Blinkit’s average order value (AOV) stood at Rs 707 in Q3, up from Rs 660 in the previous quarter and Rs 635 in the year-ago period.
Its dark store count increased YoY from 451 last year to 1,007 in Q3 FY25, and average monthly transacting users reached 10.6 million this quarter from 5.4 million in Q3 FY24.
“As of now, it seems like we will get to our target of 2,000 stores by Dec 2025, much earlier than our previous guidance of Dec 2026,” Goyal added.
Going-out
Revenue for Zomato’s Going Out business jumped 254 percent YoY to Rs 259 crore in Q3, compared to Rs 73 crore in Q3 FY24. Its revenue came in at Rs 154 crore a quarter ago. GOV for the business increased to Rs 2,495 crore in Q3, from Rs 1,849 crore a quarter ago and Rs 858 crore a year ago.
Zomato had announced the launch of District – a separate app for its live events and ticketing business after acquiring Paytm Insider – in November 2024, and has now crossed 6.5 million downloads.

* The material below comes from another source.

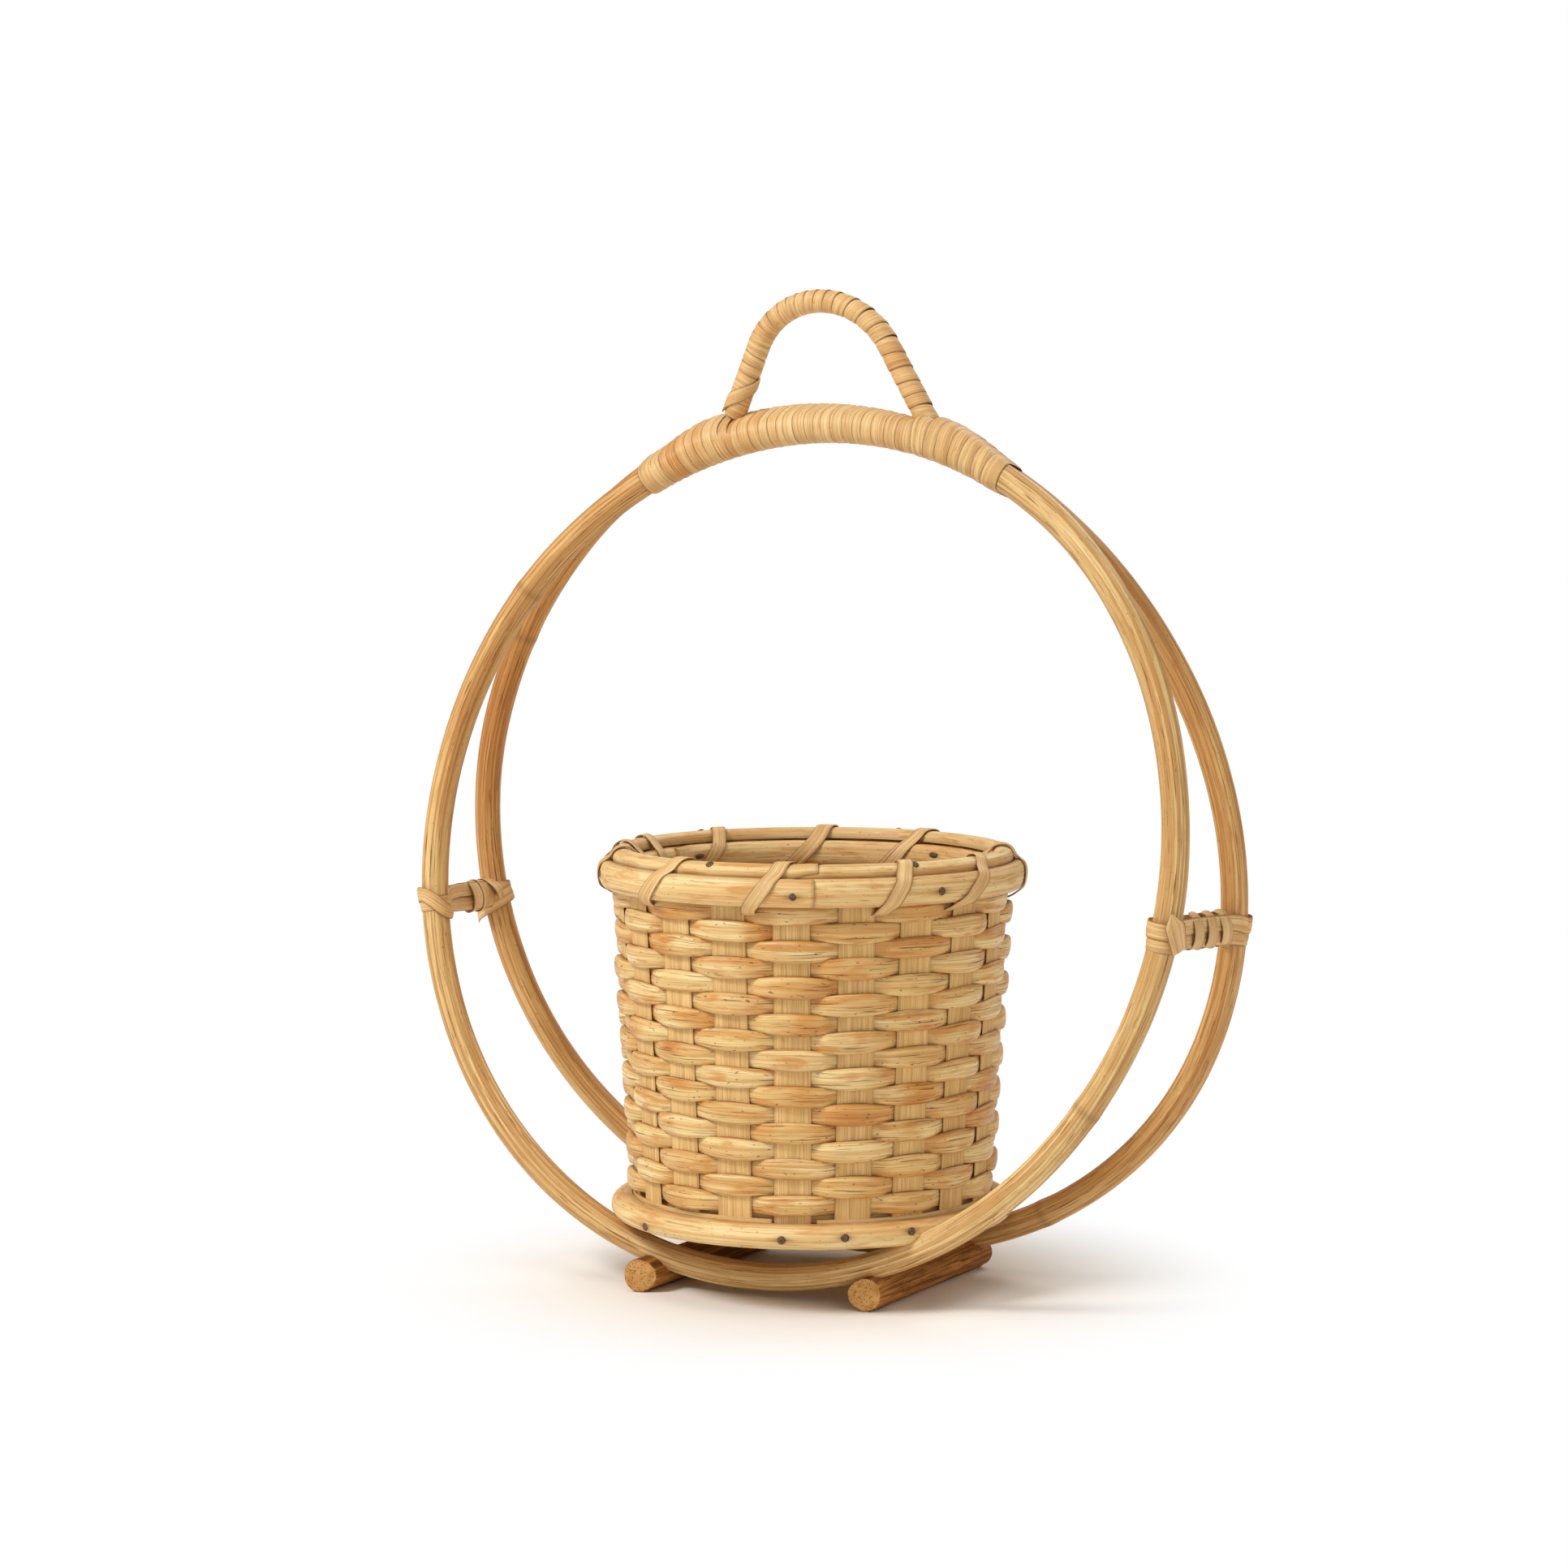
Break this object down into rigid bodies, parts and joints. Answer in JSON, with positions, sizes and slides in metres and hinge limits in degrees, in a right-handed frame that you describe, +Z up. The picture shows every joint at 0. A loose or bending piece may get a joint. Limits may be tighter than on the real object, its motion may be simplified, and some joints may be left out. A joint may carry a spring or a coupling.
{
  "type": "rattan planter basket",
  "caption": "Round woven rattan basket for a plant pot, held between two bent rattan hoops that stand on two pole feet, with a wrapped hanging loop on top.",
  "frame": {"origin": "on the floor, under the middle of the part's box", "axes": "+X to the right along the hoops, +Y to the back, +Z up"},
  "size_m": [0.3023, 0.1511, 0.349],
  "materials": {
    "pole": "rattan pole with its skin on, satin, fine lengthwise ridges and brown streaks",
    "foot": "browner rattan pole, matt, with sawn fibrous ends",
    "stake": "flat split rattan, matt, fine lengthwise fibres",
    "weaver": "half-round rattan, satin, pale crown and browner edges",
    "band": "half-round rattan, satin, pale straw with light streaks",
    "peel": "glossy outer peel of rattan, pale gold",
    "board": "plain thin board, matt"
  },
  "bodies": {
    "root": {"front_hoop": "pole", "back_hoop": "pole", "left_foot": "foot", "right_foot": "foot", "stake_01": "stake", "stake_02": "stake", "stake_03": "stake", "stake_04": "stake", "stake_05": "stake", "stake_06": "stake", "stake_07": "stake", "stake_08": "stake", "stake_09": "stake", "stake_10": "stake", "stake_11": "stake", "stake_12": "stake", "stake_13": "stake", "stake_14": "stake", "stake_15": "stake", "stake_16": "stake", "stake_17": "stake", "stake_18": "stake", "stake_19": "stake", "stake_20": "stake", "weaver_row_01": "weaver", "weaver_row_02": "weaver", "weaver_row_03": "weaver", "weaver_row_04": "weaver", "weaver_row_05": "weaver", "weaver_row_06": "weaver", "weaver_row_07": "weaver", "weaver_row_08": "weaver", "weaver_row_09": "weaver", "weaver_row_10": "weaver", "weaver_row_11": "weaver", "weaver_row_12": "weaver", "weaver_row_13": "weaver", "weaver_row_14": "weaver", "weaver_row_15": "weaver", "weaver_row_16": "weaver", "weaver_row_17": "weaver", "rim_weaver_row": "weaver", "basket_floor": "board", "base_band": "band", "rim_outer_band": "band", "rim_inner_band": "band", "rim_top_strip": "band", "rim_lashing": "peel", "top_binding": "peel", "handle_core": "pole", "handle_wrap": "peel", "left_tie_strap": "peel", "left_tie_wrap": "peel", "right_tie_strap": "peel", "right_tie_wrap": "peel"}
  },
  "joints": []
}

Zomato’s going-out vertical consists of District and its dining-out business. While the core business continued to be profitable, the quarterly loss in Q3 FY25 was largely driven by the investment in the new District app.
“We are likely to operate in losses for the next year or so but we don’t expect them to be meaningful in the overall context of Zomato,” said Zomato’s Rahul Ganjoo.
Going forward, management at the firm expects growth in this vertical to be driven by growth in the underlying categories and an increase in market share.
“We believe that strong execution can significantly alter the growth trajectory of the underlying categories here, given the latent demand and unaddressed opportunity. If we execute well, we don’t see why this business cannot grow at over 40 percent YoY at least for the next couple of years,” Ganjoo added.
Hyperpure
Zomato’s business-to-business (B2B) supplies vertical, Hyperpure, saw its revenue rise 95 percent YoY to Rs 1,671 crore in Q3, compared to Rs 859 crore in the same period last year. The company reported a revenue of Rs 1,473 crore a year ago.